Provided data -
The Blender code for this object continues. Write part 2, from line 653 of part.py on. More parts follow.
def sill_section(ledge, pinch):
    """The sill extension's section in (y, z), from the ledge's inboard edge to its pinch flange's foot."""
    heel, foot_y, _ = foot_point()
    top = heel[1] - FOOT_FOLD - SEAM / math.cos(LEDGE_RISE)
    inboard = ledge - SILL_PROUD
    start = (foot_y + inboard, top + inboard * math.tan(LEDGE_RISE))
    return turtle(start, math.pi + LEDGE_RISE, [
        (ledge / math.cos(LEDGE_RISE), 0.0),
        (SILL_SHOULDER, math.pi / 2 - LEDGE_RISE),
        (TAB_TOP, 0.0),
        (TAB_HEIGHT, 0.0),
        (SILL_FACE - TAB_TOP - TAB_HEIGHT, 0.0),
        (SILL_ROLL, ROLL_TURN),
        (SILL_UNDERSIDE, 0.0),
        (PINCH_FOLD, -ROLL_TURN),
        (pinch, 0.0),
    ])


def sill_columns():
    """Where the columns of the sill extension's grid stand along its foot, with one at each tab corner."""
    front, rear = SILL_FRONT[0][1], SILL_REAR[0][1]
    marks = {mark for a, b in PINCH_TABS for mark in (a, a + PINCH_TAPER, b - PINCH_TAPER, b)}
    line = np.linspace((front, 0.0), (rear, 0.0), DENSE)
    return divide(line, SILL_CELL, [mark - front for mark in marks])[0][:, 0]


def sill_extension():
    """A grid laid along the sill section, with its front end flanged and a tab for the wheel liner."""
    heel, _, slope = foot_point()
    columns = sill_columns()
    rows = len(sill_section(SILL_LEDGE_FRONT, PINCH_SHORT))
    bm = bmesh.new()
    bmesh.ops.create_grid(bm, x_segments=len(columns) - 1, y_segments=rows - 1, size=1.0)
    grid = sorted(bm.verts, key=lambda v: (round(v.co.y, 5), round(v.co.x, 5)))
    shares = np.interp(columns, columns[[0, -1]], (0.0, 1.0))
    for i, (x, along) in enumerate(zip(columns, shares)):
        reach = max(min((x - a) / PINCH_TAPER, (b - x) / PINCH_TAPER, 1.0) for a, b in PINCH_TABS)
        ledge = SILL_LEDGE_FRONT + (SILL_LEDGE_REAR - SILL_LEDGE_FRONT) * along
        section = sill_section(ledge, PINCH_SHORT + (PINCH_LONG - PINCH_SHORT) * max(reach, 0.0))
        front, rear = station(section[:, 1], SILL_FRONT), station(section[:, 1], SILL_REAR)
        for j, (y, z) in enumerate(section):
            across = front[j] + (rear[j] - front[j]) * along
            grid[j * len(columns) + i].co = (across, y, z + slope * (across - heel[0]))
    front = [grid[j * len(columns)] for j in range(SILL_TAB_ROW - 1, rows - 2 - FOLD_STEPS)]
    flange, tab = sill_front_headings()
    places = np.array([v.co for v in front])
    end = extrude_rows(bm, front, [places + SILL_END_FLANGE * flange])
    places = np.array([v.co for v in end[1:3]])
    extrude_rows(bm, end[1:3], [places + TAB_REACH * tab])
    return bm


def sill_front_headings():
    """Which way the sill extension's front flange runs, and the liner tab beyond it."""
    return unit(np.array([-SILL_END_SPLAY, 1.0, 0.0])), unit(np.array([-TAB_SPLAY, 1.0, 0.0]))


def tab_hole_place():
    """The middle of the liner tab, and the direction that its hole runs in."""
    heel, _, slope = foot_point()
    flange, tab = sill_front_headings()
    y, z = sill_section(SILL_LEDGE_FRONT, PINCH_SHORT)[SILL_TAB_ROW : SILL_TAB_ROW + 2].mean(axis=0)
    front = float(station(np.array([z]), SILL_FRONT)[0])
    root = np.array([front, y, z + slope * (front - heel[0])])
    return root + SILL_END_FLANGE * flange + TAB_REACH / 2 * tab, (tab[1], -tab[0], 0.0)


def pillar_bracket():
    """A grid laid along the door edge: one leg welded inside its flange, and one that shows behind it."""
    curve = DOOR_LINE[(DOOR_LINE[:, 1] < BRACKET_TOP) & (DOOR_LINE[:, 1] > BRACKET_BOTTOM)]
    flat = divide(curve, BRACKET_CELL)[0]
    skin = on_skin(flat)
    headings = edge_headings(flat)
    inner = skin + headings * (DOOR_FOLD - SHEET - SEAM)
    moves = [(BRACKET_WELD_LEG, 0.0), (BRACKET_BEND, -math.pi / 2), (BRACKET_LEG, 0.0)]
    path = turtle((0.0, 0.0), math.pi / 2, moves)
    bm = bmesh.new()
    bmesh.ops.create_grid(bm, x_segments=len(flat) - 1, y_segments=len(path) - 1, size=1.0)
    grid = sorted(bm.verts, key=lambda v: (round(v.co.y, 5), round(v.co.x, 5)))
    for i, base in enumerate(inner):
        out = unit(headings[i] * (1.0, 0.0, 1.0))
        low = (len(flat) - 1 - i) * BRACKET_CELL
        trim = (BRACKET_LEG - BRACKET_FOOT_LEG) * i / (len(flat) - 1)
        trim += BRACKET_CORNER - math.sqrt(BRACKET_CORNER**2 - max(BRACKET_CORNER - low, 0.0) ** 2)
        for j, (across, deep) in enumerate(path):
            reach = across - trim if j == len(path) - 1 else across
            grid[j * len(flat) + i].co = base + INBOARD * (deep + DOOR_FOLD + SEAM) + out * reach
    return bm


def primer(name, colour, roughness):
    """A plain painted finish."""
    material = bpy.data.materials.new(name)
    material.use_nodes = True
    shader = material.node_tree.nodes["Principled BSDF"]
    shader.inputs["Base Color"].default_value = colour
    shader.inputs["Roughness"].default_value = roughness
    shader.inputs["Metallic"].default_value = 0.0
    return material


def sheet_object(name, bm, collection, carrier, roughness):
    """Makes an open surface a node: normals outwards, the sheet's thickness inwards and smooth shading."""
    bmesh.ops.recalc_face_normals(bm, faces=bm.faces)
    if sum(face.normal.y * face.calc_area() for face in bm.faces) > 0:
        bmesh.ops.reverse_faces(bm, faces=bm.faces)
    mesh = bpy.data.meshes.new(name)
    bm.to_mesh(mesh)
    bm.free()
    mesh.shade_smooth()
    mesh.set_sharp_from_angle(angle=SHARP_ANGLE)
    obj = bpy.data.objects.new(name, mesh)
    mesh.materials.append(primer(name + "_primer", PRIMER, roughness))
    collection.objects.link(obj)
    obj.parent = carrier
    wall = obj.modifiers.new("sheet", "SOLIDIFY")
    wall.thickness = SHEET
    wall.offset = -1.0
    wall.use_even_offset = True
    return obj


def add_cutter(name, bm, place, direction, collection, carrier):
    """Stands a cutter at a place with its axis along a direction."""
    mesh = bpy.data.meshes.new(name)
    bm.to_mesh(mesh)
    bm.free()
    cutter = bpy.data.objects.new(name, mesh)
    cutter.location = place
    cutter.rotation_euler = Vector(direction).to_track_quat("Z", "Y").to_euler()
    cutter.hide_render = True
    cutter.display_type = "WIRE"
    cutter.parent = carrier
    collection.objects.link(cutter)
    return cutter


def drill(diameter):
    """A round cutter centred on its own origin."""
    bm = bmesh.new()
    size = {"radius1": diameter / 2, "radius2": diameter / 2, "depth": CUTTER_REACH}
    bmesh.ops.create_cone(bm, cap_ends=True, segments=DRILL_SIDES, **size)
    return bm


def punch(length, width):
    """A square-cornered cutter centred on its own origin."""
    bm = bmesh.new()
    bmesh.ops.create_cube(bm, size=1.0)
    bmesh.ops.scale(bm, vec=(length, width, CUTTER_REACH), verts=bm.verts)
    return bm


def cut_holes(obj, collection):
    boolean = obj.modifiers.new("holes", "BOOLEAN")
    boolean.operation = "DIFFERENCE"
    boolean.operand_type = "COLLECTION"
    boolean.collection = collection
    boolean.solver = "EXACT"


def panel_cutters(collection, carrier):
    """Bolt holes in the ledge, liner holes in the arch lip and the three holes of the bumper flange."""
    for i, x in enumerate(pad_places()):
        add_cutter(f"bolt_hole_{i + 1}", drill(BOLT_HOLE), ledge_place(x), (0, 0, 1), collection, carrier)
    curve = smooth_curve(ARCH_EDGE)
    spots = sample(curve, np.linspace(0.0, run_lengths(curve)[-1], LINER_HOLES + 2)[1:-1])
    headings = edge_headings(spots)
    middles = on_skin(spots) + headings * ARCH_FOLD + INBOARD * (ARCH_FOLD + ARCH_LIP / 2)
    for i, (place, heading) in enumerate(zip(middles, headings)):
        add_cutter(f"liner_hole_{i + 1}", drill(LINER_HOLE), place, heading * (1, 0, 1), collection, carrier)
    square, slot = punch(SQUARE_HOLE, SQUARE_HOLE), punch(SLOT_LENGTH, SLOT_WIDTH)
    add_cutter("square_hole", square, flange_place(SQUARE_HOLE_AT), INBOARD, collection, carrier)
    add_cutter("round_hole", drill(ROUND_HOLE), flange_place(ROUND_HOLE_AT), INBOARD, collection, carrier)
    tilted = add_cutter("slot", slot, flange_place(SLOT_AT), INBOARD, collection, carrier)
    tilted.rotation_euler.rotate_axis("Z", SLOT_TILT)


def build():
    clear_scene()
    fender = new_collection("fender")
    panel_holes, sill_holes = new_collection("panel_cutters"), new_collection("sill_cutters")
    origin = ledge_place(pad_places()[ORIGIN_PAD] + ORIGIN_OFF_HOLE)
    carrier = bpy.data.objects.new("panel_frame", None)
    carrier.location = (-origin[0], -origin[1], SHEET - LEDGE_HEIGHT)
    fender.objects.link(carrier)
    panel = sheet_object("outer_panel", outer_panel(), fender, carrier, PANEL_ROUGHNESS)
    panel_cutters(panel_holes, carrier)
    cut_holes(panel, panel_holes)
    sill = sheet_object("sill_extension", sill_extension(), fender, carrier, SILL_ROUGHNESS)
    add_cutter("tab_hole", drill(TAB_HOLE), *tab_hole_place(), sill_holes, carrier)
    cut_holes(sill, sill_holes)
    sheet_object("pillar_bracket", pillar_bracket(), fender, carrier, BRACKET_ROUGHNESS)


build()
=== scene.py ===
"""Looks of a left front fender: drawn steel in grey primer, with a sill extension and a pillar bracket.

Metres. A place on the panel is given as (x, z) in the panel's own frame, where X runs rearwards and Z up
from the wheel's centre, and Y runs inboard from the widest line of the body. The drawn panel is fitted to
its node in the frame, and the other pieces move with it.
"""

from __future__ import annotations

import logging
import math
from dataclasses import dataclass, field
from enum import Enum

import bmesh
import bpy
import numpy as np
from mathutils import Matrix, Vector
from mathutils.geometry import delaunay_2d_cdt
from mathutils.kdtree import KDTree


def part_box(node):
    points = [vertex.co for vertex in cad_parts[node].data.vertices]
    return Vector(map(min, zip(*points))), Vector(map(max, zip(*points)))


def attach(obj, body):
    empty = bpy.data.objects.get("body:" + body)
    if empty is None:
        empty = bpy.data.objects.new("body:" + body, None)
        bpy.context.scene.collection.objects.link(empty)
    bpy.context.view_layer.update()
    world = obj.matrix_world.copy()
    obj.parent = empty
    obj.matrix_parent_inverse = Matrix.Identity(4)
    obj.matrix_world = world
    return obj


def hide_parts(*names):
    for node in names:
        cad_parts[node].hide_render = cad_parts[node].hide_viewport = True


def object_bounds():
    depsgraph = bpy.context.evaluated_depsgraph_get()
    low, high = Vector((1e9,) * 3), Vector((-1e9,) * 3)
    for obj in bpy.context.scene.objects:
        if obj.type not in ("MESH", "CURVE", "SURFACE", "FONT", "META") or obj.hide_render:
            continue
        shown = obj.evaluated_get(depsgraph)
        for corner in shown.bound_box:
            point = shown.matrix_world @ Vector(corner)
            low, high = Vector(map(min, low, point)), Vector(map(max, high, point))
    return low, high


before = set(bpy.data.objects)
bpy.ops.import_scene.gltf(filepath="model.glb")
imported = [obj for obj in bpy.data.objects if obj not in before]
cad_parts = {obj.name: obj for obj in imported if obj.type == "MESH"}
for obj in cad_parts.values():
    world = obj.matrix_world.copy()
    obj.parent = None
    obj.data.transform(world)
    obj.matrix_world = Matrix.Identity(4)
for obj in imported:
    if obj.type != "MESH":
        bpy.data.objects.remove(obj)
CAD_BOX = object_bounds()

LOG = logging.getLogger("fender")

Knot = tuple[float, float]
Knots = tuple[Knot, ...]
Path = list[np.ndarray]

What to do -
Give again only the lines that run from the line with "Vector(map(max, high, point))" to the line with "obj.data.transform(world)". Include both of those lines exactly as written.

Written answer -
            low, high = Vector(map(min, low, point)), Vector(map(max, high, point))
    return low, high


before = set(bpy.data.objects)
bpy.ops.import_scene.gltf(filepath="model.glb")
imported = [obj for obj in bpy.data.objects if obj not in before]
cad_parts = {obj.name: obj for obj in imported if obj.type == "MESH"}
for obj in cad_parts.values():
    world = obj.matrix_world.copy()
    obj.parent = None
    obj.data.transform(world)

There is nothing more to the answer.